- **What to work on**
Wherever the word "that" appears in the entries, copy the whole line.
________
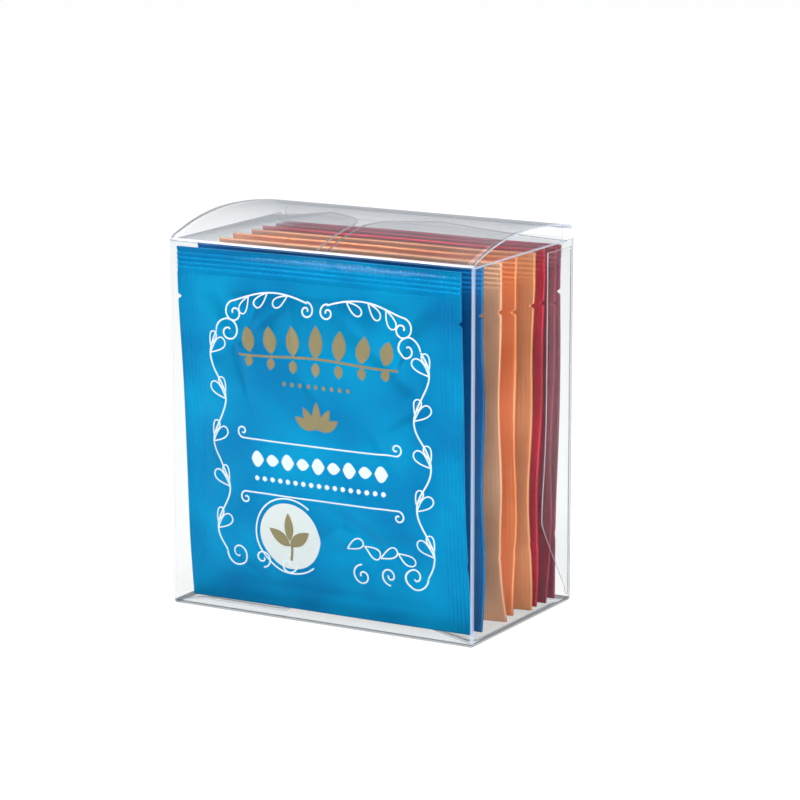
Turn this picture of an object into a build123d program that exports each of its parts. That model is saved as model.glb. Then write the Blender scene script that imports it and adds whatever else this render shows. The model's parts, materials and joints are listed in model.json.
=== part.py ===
from build123d import *
from math import cos, radians, sin, sqrt
import os

# A small clear folding carton that holds a row of sealed tea sachets standing on edge.
# Millimetres, +Z up, front faces -Y, origin at the bottom centre of the carton.

# ---- the clear sheet -------------------------------------------------------------
sheet = 0.4             # thickness of the clear plastic
crease_radius = 0.7     # outside radius of the four upright folds
fold_gap = 0.1          # slack in the fold between the front wall and the lid

# ---- the sachets -----------------------------------------------------------------
sachet_width = 70.6
sachet_height = 79.2
seal_thickness = 0.5    # the pressed rim round each sachet
top_seal = 8.0
bottom_seal = 5.0
swell_bands = 8         # cross-sections between the two seals
flat_bulge = 0.02       # how much a sealed end still bows

# One row per sachet, front to back: name, thickness of its swollen middle, how far back
# from the middle its top and its foot stand, and how far it stands to the right.
sachets = [
    ("sachet_blue_1", 4.5, -2.0, 3.0, -0.9),
    ("sachet_blue_2", 5.3, -0.6, 1.6, -0.2),
    ("sachet_orange_1", 5.9, 0.8, 2.6, 0.6),
    ("sachet_orange_2", 5.9, 1.6, 1.8, -0.4),
    ("sachet_orange_3", 5.2, 2.0, 1.0, 0.7),
    ("sachet_red_1", 5.0, 1.6, 0.2, 0.2),
    ("sachet_red_2", 4.7, 1.1, 0.0, 0.9),
    ("sachet_red_3", 4.2, 0.3, -0.2, 0.5),
]

# ---- room round the sachets ------------------------------------------------------
side_room = 2.3         # between a centred sachet and each side wall
sachet_gap = 0.45       # between swollen middles, and in front of the first
back_gap = 0.9          # behind the last, where the lid's tuck flap goes down
foot_room = 0.3
top_room = 1.7

# ---- the lid ---------------------------------------------------------------------
arch_rise = 4.4         # height of the arch over the front fold
arch_top = 24.0         # how far behind the front fold the arch is highest
arch_end = 2.5          # height of the lid's rear edge over the front fold
lid_relief = 0.3        # how far the lid's sides stand in from the carton's
tuck_clearance = 0.25   # between the tuck flap and the back wall
tuck_length = 11.0
tuck_lean = 3.6         # degrees, tip towards the front
tuck_side_relief = 2.4
tuck_corner = 5.0

# ---- the flaps -------------------------------------------------------------------
dust_front = 1.0        # front edge of a top dust flap, behind the front face
dust_rear_room = 2.6    # between its rear corner and the back wall
dust_split = 2.6        # between the free edges of the two dust flaps
dust_knee = 14.0        # where a rising dust flap meets the lid, from the middle
dust_under_lid = 0.15
dust_free_depth = 22.0  # where the tapered rear edge meets the free edge
dust_corner = 5.0
glue_width = 11.1       # the seam flap inside the right wall
glue_drop = 1.8
glue_taper = 18.0
glue_foot = 1.5
floor_flap_reach = 26.5
floor_flap_taper = 12.4
floor_flap_start = 1.0
floor_notch = 3.7

# ---- sizes that follow -----------------------------------------------------------
swell_total = sum(row[1] for row in sachets)
inner_depth = swell_total + len(sachets) * sachet_gap + back_gap
inner_width = sachet_width + 2 * side_room
width = inner_width + 2 * sheet
depth = inner_depth + 2 * sheet
sachet_foot = 2 * sheet + foot_room
wall_height = sachet_foot + sachet_height + top_room

front_face = -depth / 2
back_inside = depth / 2 - sheet
side_inside = width / 2 - sheet
fold_z = wall_height + fold_gap

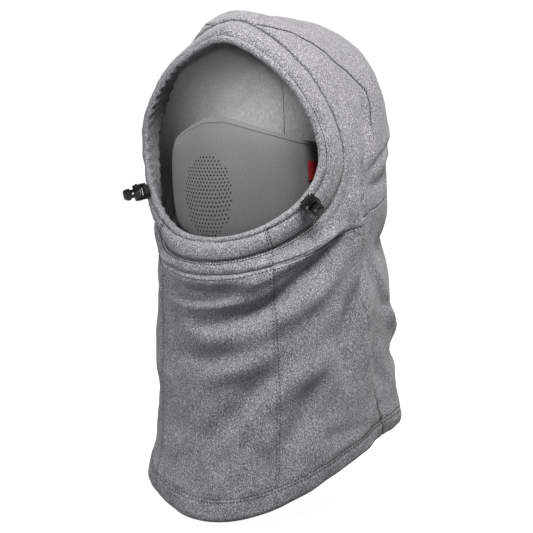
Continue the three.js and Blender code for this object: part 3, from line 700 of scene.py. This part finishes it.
________
- **Output for this task**
Turn this picture of an object into a build123d program that exports each of its parts. That model is saved as model.glb. Then write the Blender scene script that imports it and adds whatever else this render shows. The model's parts, materials and joints are listed in model.json.
# A small clear folding carton that holds a row of sealed tea sachets standing on edge.
# ---- sizes that follow -----------------------------------------------------------